Choosing kindness isn’t being a doormat

In our day and age, many people do not see a distinction between being kind to other people and being a doormat. The idea that anyone should consider other people’s needs or best interests above their own when making decisions seems opposed to the notion of  empowering ourselves to make choices that get us what we want. From every side, we hear the demand for rights and freedom; we almost never hear a call for us to lay down our “self” in order to raise someone else up.

Often a cry to serve the needs of the poor or to help the less fortunate includes a utilitarian invitation to feel better because of your “selflessness” in helping. Actually, helping others is tiring, costly, and thankless. If you think that helping others will make you feel really good and energized and will repay you with gratitude and respect, you may become deeply disappointed. You may have to wait a long time if your only reason to help is to get something out of it personally. If your goal is to get an ego boost or to try to win respect or love from someone, what if you get nothing in return? Do you do it again? How would you decide?

Helping others, with self in mind, will probably neither help self, nor help others. Helping others with a focus on your own neediness will confuse your inner motivations and the aims of your efforts, so that you might not be able to tell the difference between helping and hurting. Helping others without a focus on self is born from a confidence not based on how people respond to you, but solely based on what is truly going to help. When it is not about you,  the help you give is based on appropriately meeting that other’s need—the only real way to actually do good for others.

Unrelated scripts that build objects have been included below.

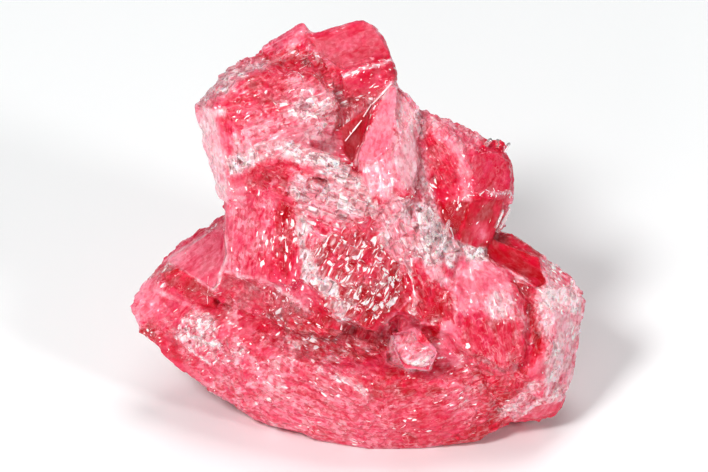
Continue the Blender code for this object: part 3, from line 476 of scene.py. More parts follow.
VEINS: tuple[Vein, ...] = (
    Vein("arch", ((-8.3, 19.9), (-6.4, 20.8), (-4.5, 20.9), (-2.2, 20.1), (0.0, 18.6), (1.1, 17.0)), 0.85,
        lift=0.08, torn=0.45, frost=0.9, smoke=0.28, rough=0.95, sparkle=0.6),
    Vein("crown_ridge", ((2.7, 27.3), (1.0, 26.8), (-0.8, 26.0)), 0.26, torn=0.85, frost=0.45,
        sparkle=1.0),
    # The four arm veins paint white streaks down the hump's left edge: partly frosted ridges, partly painted
    # highlights.
    Vein("upper_arm", ((-4.0, 17.6), (-3.4, 15.2), (-3.2, 12.4)), 0.7, lift=0.1, frost=0.92, rough=0.9,
        sparkle=0.7),
    Vein("lower_arm", ((-2.7, 12.6), (-1.9, 11.0), (-1.0, 9.3)), 0.65, lift=0.12, frost=0.95, rough=0.9,
        sparkle=0.9),
    Vein("arm_bar", ((-3.5, 13.9), (-3.45, 12.6), (-3.3, 11.7)), 0.34, lift=0.05, torn=0.25, frost=1.0,
        rough=0.9, sparkle=0.7),
    Vein("arm_foot", ((-1.7, 12.1), (-1.2, 10.5), (-0.7, 9.2)), 0.36, torn=0.35, frost=1.0, rough=0.9,
        sparkle=0.7),
    Vein("shoulder_glint", ((-9.8, 23.6), (-9.15, 23.8)), 0.42, torn=0.3, frost=0.9, rough=0.4),
    Vein("keel_crest", ((-2.4, 5.7), (-0.4, 4.6), (0.9, 3.7)), 0.5, lift=0.06, frost=0.6, sparkle=1.0),
    Vein("wing_strip", ((-9.05, 15.0), (-9.1, 13.4), (-9.8, 11.2)), 0.32, lift=0.03, torn=0.3, pale=0.8,
        frost=0.6),
    # Thin pale lines along the wing's facet edges: partly pale edges, partly painted edge highlights.
    Vein("wing_edge", ((-13.0, 12.9), (-11.3, 12.1), (-9.8, 11.1)), 0.16, torn=0.5, pale=0.7, frost=0.4),
    Vein("wing_rise", ((-13.4, 13.2), (-11.4, 14.6), (-9.3, 15.9)), 0.14, torn=0.6, pale=0.7, frost=0.3),
    Vein("wing_ray", ((-14.9, 11.2), (-13.2, 10.6), (-11.4, 9.9)), 0.22, torn=0.7, pale=0.55, frost=0.25),
    Vein("panel_foot", ((-8.9, 12.5), (-6.9, 12.2), (-4.6, 11.0), (-3.4, 9.4)), 0.22, torn=0.6, pale=0.7,
        frost=0.4),
    Vein("wedge_crest", ((3.0, 25.2), (2.8, 22.4), (2.5, 19.4), (2.1, 17.2)), 0.35, lift=0.06, pale=0.4,
        smoke=0.35),
    Vein("right_strip", ((6.5, 22.6), (7.4, 20.2), (8.1, 17.9)), 0.7, lift=0.05, pale=0.6, frost=0.35,
        sparkle=0.3),
    Vein("right_crest", ((6.8, 17.2), (8.0, 17.8), (9.6, 18.0), (11.0, 17.9)), 0.2, torn=0.9, frost=0.4,
        sparkle=0.9),
    Vein("pale_bar", ((5.0, 12.8), (7.0, 11.3)), 0.6, lift=0.05, pale=0.8, frost=0.2),
    Vein("body_edge", ((6.93, 13.2), (6.95, 10.6), (7.1, 8.0)), 0.2, torn=0.5, pale=0.6, frost=0.3),
    Vein("spike_left", ((2.6, 20.6), (3.2, 21.8), (3.75, 22.9)), 0.14, torn=0.3, pale=0.6, frost=0.7),
    Vein("spike_right", ((3.75, 22.9), (4.2, 21.6), (4.4, 19.4)), 0.14, torn=0.4, pale=0.6, frost=0.6),
    Vein("spike_core", ((3.7, 22.3), (3.4, 20.6), (3.5, 18.6)), 0.5, torn=0.5, pale=0.7, frost=0.25),
    Vein("wedge_dark", ((2.75, 24.9), (2.7, 23.6), (2.6, 22.2)), 0.16, torn=0.8, smoke=0.8, rough=0.8),
    Vein("wedge_side", ((2.45, 25.4), (1.4, 23.2), (0.35, 21.0), (0.1, 20.0)), 0.14, torn=0.5, pale=0.6,
        frost=0.5),
    Vein("wedge_right_side", ((3.1, 25.5), (3.8, 24.7), (4.4, 24.1)), 0.14, torn=0.5, pale=0.7,
        frost=0.4),
    Vein("groove_line", ((4.75, 23.6), (4.6, 21.4), (4.5, 19.2), (4.8, 17.0)), 0.22, torn=0.6, smoke=0.7,
        deep=0.3),
    Vein("corner_edge", ((13.1, 13.5), (15.3, 12.1), (16.0, 10.4)), 0.2, torn=0.6, pale=0.6, frost=0.4),
    Vein("corner_line", ((13.7, 10.0), (14.2, 7.4), (15.2, 6.4)), 0.16, torn=0.5, pale=0.6, frost=0.5),
    Vein("foot_edge", ((11.4, 2.0), (13.2, 3.2), (14.7, 3.5)), 0.16, torn=0.4, pale=0.7, frost=0.5),
    Vein("small_crystal_edge", ((9.8, 13.3), (11.0, 12.5), (12.7, 11.6)), 0.14, torn=0.6, pale=0.5,
        frost=0.4),
    Vein("crevice", ((11.2, 11.0), (12.3, 10.0), (12.9, 8.7), (12.7, 7.0), (12.3, 6.0)), 0.4, lift=-0.15,
        deep=0.9),
    Vein("curved_crack", ((3.6, 12.8), (4.1, 11.6), (4.2, 10.6), (3.9, 9.6)), 0.16, lift=0.06, frost=1.0,
        sparkle=0.6),
    Vein("foot_crease", ((8.7, 5.6), (9.4, 4.4), (10.1, 3.1)), 0.4, lift=-0.12, deep=0.7),
    Vein("body_ledge", ((6.8, 7.5), (8.2, 6.6), (10.6, 5.5)), 0.22, lift=-0.06, torn=0.5, deep=1.0,
        smoke=0.35),
    Vein("body_ledge_low", ((7.2, 7.0), (8.6, 5.9), (9.6, 5.4)), 0.16, torn=0.6, deep=1.0, smoke=0.3),
    Vein("keel_line_left", ((-8.4, 10.4), (-8.3, 6.5), (-8.1, 2.8)), 0.16, torn=0.5, pale=0.7,
        frost=0.25),
    Vein("keel_line_middle", ((-4.4, 7.5), (-4.45, 5.0), (-4.3, 2.4)), 0.13, torn=0.6, pale=0.6,
        frost=0.2),
    Vein("keel_bar", ((-7.8, 4.3), (-5.8, 4.9)), 0.17, torn=0.3, pale=0.8, frost=0.3),
    Vein("wing_glint_bar", ((-11.5, 7.9), (-10.6, 7.6), (-9.7, 7.5)), 0.26, lift=0.04, torn=0.5, frost=1.0,
        sparkle=0.8),
    Vein("wing_glint_line", ((-11.4, 6.9), (-10.8, 6.6), (-10.2, 5.9)), 0.16, torn=0.4, frost=0.9,
        sparkle=0.6),
    Vein("shoulder_seam", ((-8.8, 17.7), (-7.0, 17.9), (-5.0, 17.9)), 0.25, torn=0.9, pale=0.5,
        frost=0.3),
    # Along the plate's lower rim: partly a pale edge, partly a painted highlight.
    Vein("plate_rim", ((2.3, 6.2), (3.6, 5.6), (5.2, 5.6), (5.6, 6.9)), 0.18, torn=0.5, pale=0.5,
        frost=0.6, sparkle=0.4),
)


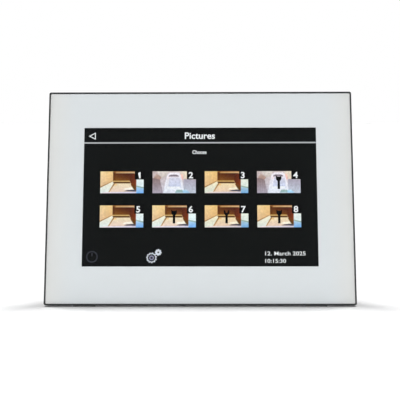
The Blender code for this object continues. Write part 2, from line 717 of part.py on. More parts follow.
def make_clock_battery(finishes, x, z):
    """A coin cell in its round holder, which keeps the clock going when the power is off."""
    inner = BATTERY_RADIUS + FIT
    holder = cylinder(
        "battery_holder", "Y", (x, PARTS_FRONT + HOLDER_HEIGHT / 2, z), inner + HOLDER_WALL, HOLDER_HEIGHT,
        finishes["chip"], 32,
    )
    seat = (PARTS_FRONT + HOLDER_FLOOR, PARTS_FRONT + HOLDER_HEIGHT + CUT)
    combine(holder, cylinder(
        "cut_battery_seat", "Y", (x, sum(seat) / 2, z), inner, seat[1] - seat[0], sides=32,
    ))
    cell_y = seat[0] + LAYER_GAP + BATTERY_THICKNESS / 2
    cylinder(
        "clock_battery", "Y", (x, cell_y, z), BATTERY_RADIUS, BATTERY_THICKNESS, finishes["bright"], 32,
    )


def make_ports(finishes):
    heights = port_places()
    jack_z = heights["power_jack"]
    jack = socket("power_jack", JACK_SIZE, jack_z, finishes["chip"])
    jack_y = PARTS_FRONT + JACK_SIZE[1] / 2
    floor = port_front() - JACK_BORE_DEPTH
    mouth = port_front() + CUT
    bore = cylinder("cut_jack_bore", "X", ((floor + mouth) / 2, jack_y, jack_z), JACK_BORE, mouth - floor)
    root = floor - CUT
    tip = port_front() - JACK_PIN_RECESS
    pin = cylinder(
        "cut_jack_pin", "X", ((root + tip) / 2, jack_y, jack_z), JACK_PIN_RADIUS, tip - root, sides=12,
    )
    combine(bore, pin)
    combine(jack, bore)

    usb = socket("usb_port", USB_SIZE, heights["usb_port"], finishes["steel"], USB_CORNER)
    hollow_port(usb, "usb_port", USB_SIZE, USB_WALL, USB_DEPTH, heights["usb_port"], USB_TONGUE)
    card = socket("card_slot", CARD_SLOT_SIZE, heights["card_slot"], finishes["steel"])
    hollow_port(
        card, "card_slot", CARD_SLOT_SIZE, CARD_SLOT_WALL, CARD_SLOT_DEPTH, heights["card_slot"],
    )


def socket(name, size, height, finish, corner=0.0):
    """The body of a connector on the board, with its mouth towards +X."""
    front = port_front()
    made = block(
        name, (front - size[0], front), (PARTS_FRONT, PARTS_FRONT + size[1]),
        (height - size[2] / 2, height + size[2] / 2), finish,
    )
    if corner:
        soften(made, corner, 2)
    return made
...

Too many people serve others because they think that it will gain them the respect and love that they need as a human being.  Such thinking is only a step away from believing that if they don’t do what someone else tells them, they won’t be lovable or accepted for who they are. When people think and act this way, they are subsuming their identity, their initiative, and their aspirations into the will of someone else, rather than exercising their own free will to confidently choose what is needed, no matter what. The first type of person is acting more like a doormat; the second, a kind and self-assured helper.